What has led Jordan and the UAE to change tone toward Islamic Iran?

Crescent International

In recent days there have been clear signs of regional reconfiguration beaming out of Abu Dhabi and Amman.

On October 3, Anwar Gargash, adviser to the UAE president stated that the Emirate is ready to reshape its relations with Turkey and Islamic Iran.

On the same day, several international media outlets reported that Second Lieutenant of the British army, Abdullah II bin al-Hussein, who rules Jordan, spoke on the phone with Syrian President Bashar al-Assad.

Some analysts explain the recent change of tone among Washington-backed kleptocracies as a green light from Washington.

While this may be partly true, it is an incomplete picture rooted in an outdated perspective of current affairs.

It does not register the fact that the global order is no longer West-centric.

The UAE and Jordan’s change of tone is a signal that NATO surrogates have realized that they can no longer rely on the old Western constructed political and military architecture of the region.

While Turkey and Iran will most likely reciprocate positively at the diplomatic level, reciprocation will most likely remain confined to diplomatic domain.

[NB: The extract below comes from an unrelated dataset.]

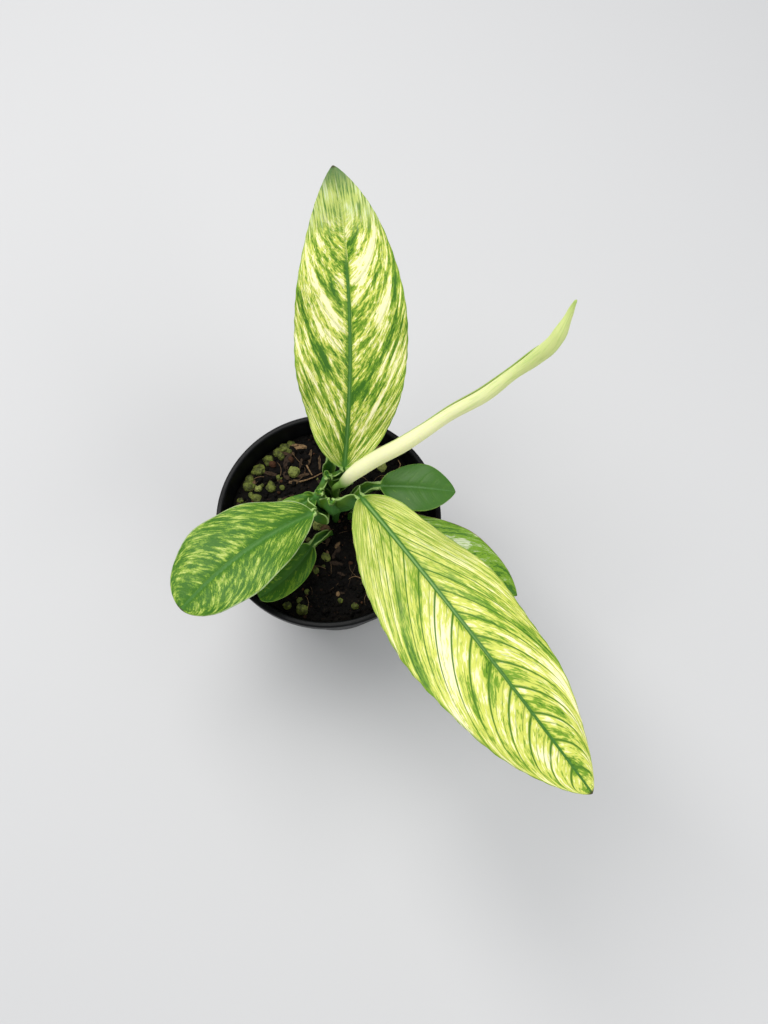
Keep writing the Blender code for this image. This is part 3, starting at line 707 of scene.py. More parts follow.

America’s regional surrogates gambled not just on a losing player, but on a losing game.

Both Tehran and Ankara realize that in the new emerging multipolar global order, Abu Dhabi and Amman need Turkey and Iran much more than the other way around.

Since the US launched its war of terror in 2001, Washington-backed autocracies in the region presented themselves as regimes capable of sheltering others from NATO’s wrath.

They also claimed to be gatekeepers for other West Asian state entry into the Western global order.

Today NATO is incapable of unleashing its military might against anyone without facing considerable pushback.

Syria is the most obvious example of this reality.

Western regimes did all they could to overthrow the Syrian government in order to roll back Iran’s regional influence, but failed completely.

NATO’s military and political capabilities have been significantly degraded and no one takes their power and influence as seriously as 20 years ago.

Taking into consideration the Western world’s serious economic and political malfunctions, there is no rush to be part of a Western club which offers little in exchange for surrendering one’s political sovereignty.

Regimes like those in the UAE and Jordan function on a formula not geared towards state interest or political principles.

Their primary aim is to sustain the ruling elites in power.

This makes both regimes a liability, particularly for Islamic Iran, whose aim is to reconfigure the region within Islam’s theory of international relations grounded in the Qur’anic moral framework.

In the coming months, we are likely to hear more sweet words and policy compromises from US-backed autocracies towards China, Russia, Iran, Turkey, and Syria.

These policy compromises and overtures towards non-Western powers will reduce regional tensions but they are unlikely to rescue regimes installed by the old global order.

The UAE, Jordan, and the Saudi regime are expired goods with little long-term use to the new emerging regional powers.